--- Start EXERCISE MATERIALS ---

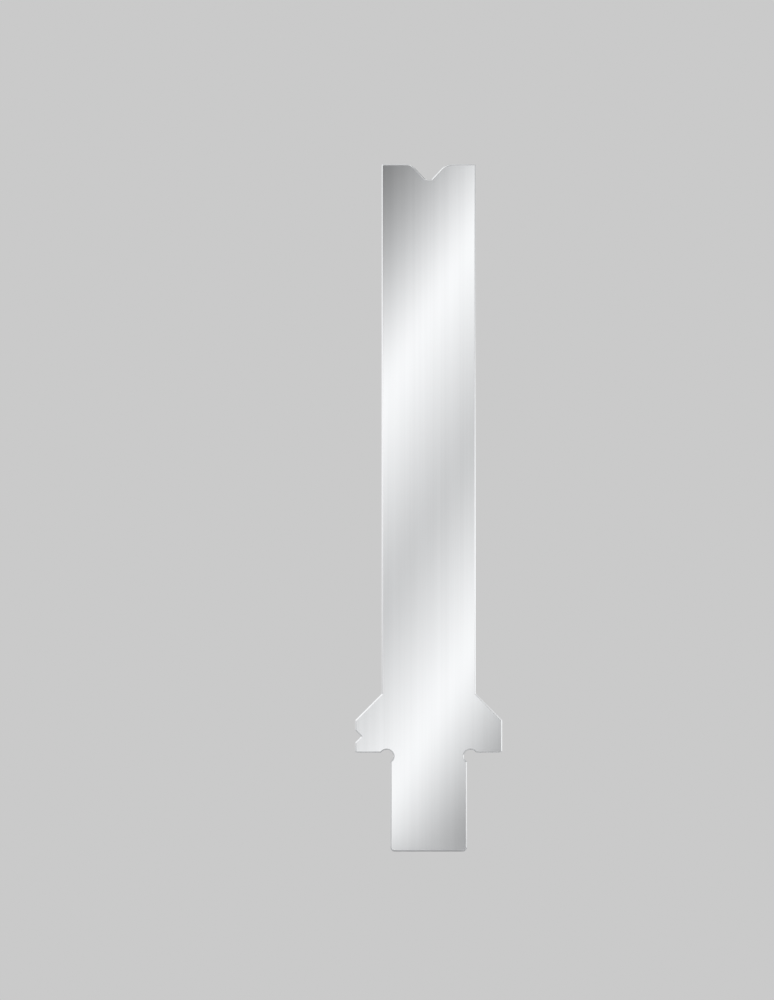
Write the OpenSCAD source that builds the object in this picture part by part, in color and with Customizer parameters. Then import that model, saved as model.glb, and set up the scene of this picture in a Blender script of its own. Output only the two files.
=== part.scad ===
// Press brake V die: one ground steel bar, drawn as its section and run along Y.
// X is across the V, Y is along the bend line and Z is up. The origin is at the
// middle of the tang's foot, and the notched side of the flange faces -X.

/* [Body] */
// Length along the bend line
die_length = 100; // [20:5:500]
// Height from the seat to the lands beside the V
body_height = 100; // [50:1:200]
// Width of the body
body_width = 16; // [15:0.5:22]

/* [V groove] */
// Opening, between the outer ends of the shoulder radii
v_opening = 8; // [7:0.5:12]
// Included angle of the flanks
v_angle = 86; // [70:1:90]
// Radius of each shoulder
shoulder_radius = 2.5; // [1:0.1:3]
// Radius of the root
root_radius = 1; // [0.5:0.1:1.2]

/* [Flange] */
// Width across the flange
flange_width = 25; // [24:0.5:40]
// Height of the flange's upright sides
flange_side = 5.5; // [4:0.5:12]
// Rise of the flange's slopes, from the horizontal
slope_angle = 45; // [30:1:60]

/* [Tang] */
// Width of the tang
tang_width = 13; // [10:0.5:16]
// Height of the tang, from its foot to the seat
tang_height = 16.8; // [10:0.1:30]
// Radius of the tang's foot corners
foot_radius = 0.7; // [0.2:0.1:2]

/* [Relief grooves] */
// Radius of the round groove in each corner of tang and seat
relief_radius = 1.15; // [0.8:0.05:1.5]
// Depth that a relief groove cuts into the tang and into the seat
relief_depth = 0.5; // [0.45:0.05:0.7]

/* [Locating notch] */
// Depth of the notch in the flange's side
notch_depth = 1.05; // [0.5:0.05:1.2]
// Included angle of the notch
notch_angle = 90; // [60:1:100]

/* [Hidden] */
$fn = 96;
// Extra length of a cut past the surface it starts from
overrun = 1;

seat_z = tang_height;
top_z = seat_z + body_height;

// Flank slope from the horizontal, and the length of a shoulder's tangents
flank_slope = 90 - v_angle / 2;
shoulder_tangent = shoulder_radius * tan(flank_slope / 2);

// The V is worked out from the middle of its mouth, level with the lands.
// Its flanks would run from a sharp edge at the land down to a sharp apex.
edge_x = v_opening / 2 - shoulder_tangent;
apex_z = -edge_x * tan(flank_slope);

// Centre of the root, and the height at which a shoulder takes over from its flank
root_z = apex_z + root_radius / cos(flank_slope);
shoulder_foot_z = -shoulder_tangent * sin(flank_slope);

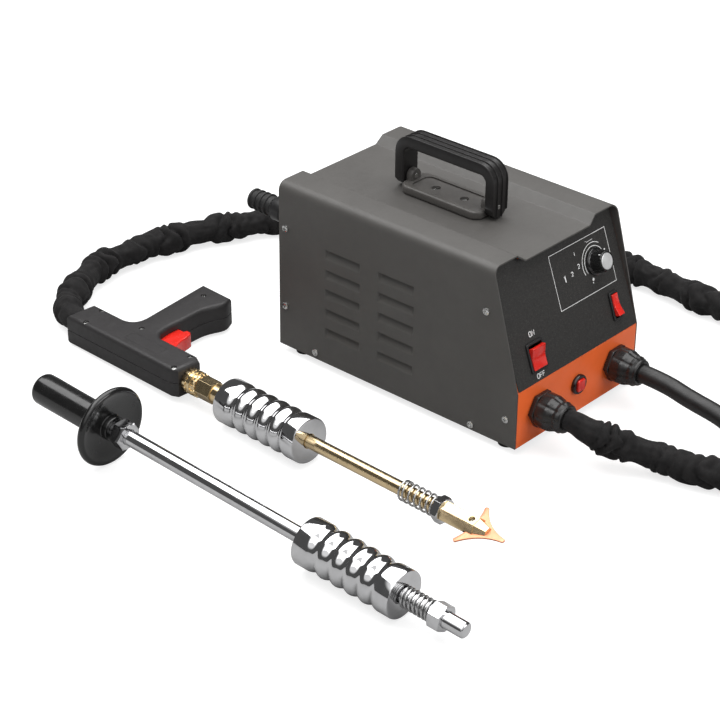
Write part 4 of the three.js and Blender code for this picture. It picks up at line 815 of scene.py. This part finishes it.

--- End EXERCISE MATERIALS ---

#### [WHAT YOU ARE ASKED TO DO]
Please reproduce every line of the material word for word.

#### [RESULT OF THIS TASK]
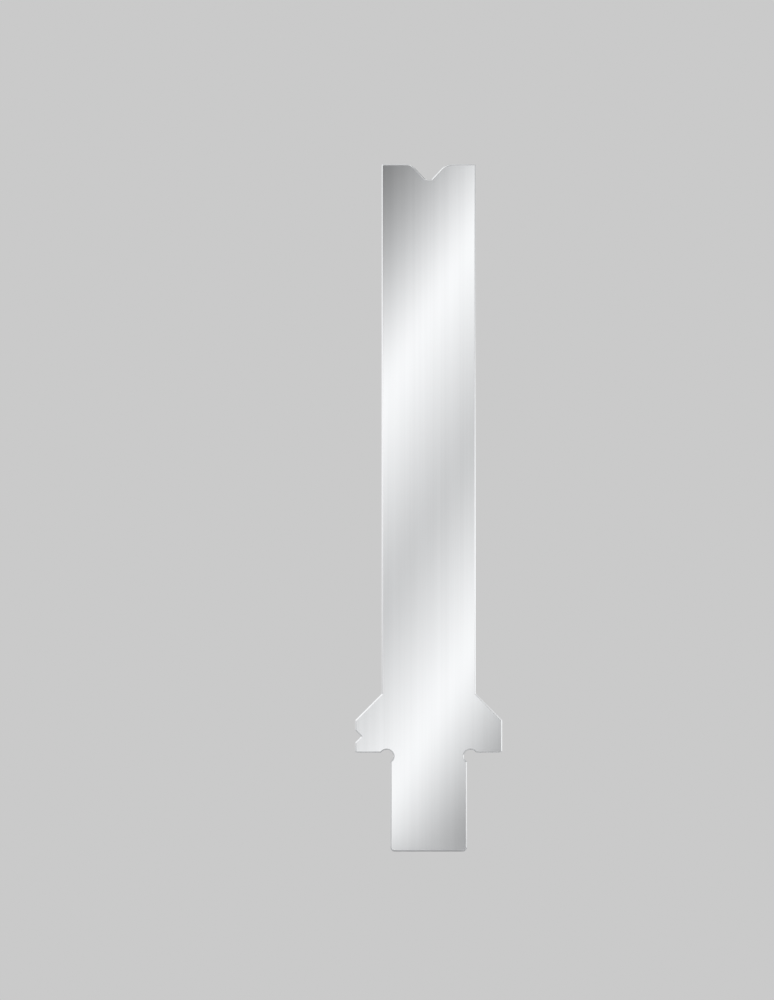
Write the OpenSCAD source that builds the object in this picture part by part, in color and with Customizer parameters. Then import that model, saved as model.glb, and set up the scene of this picture in a Blender script of its own. Output only the two files.
=== part.scad ===
// Press brake V die: one ground steel bar, drawn as its section and run along Y.
// X is across the V, Y is along the bend line and Z is up. The origin is at the
// middle of the tang's foot, and the notched side of the flange faces -X.

/* [Body] */
// Length along the bend line
die_length = 100; // [20:5:500]
// Height from the seat to the lands beside the V
body_height = 100; // [50:1:200]
// Width of the body
body_width = 16; // [15:0.5:22]

/* [V groove] */
// Opening, between the outer ends of the shoulder radii
v_opening = 8; // [7:0.5:12]
// Included angle of the flanks
v_angle = 86; // [70:1:90]
// Radius of each shoulder
shoulder_radius = 2.5; // [1:0.1:3]
// Radius of the root
root_radius = 1; // [0.5:0.1:1.2]

/* [Flange] */
// Width across the flange
flange_width = 25; // [24:0.5:40]
// Height of the flange's upright sides
flange_side = 5.5; // [4:0.5:12]
// Rise of the flange's slopes, from the horizontal
slope_angle = 45; // [30:1:60]

/* [Tang] */
// Width of the tang
tang_width = 13; // [10:0.5:16]
// Height of the tang, from its foot to the seat
tang_height = 16.8; // [10:0.1:30]
// Radius of the tang's foot corners
foot_radius = 0.7; // [0.2:0.1:2]

/* [Relief grooves] */
// Radius of the round groove in each corner of tang and seat
relief_radius = 1.15; // [0.8:0.05:1.5]
// Depth that a relief groove cuts into the tang and into the seat
relief_depth = 0.5; // [0.45:0.05:0.7]

/* [Locating notch] */
// Depth of the notch in the flange's side
notch_depth = 1.05; // [0.5:0.05:1.2]
// Included angle of the notch
notch_angle = 90; // [60:1:100]

/* [Hidden] */
$fn = 96;
// Extra length of a cut past the surface it starts from
overrun = 1;

seat_z = tang_height;
top_z = seat_z + body_height;

// Flank slope from the horizontal, and the length of a shoulder's tangents
flank_slope = 90 - v_angle / 2;
shoulder_tangent = shoulder_radius * tan(flank_slope / 2);

// The V is worked out from the middle of its mouth, level with the lands.
// Its flanks would run from a sharp edge at the land down to a sharp apex.
edge_x = v_opening / 2 - shoulder_tangent;
apex_z = -edge_x * tan(flank_slope);

// Centre of the root, and the height at which a shoulder takes over from its flank
root_z = apex_z + root_radius / cos(flank_slope);
shoulder_foot_z = -shoulder_tangent * sin(flank_slope);

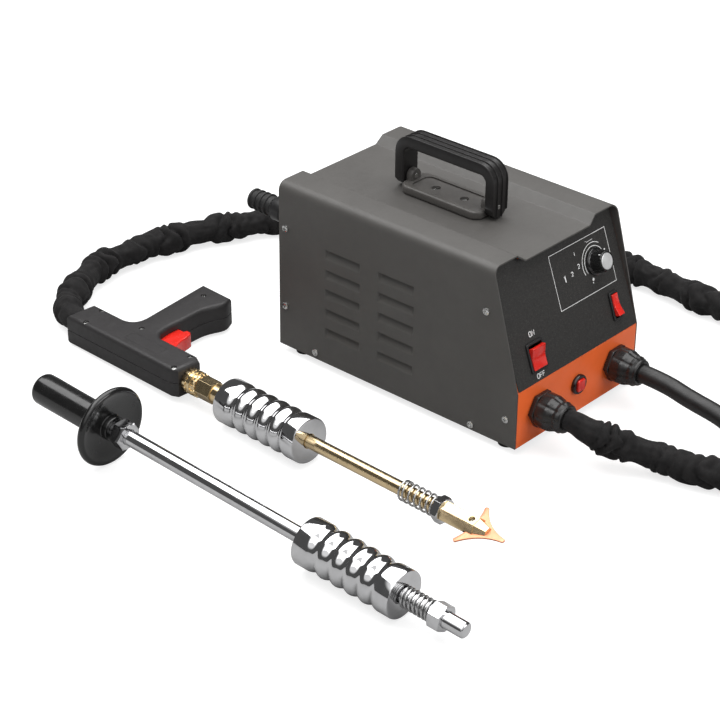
Write part 4 of the three.js and Blender code for this picture. It picks up at line 815 of scene.py. This part finishes it.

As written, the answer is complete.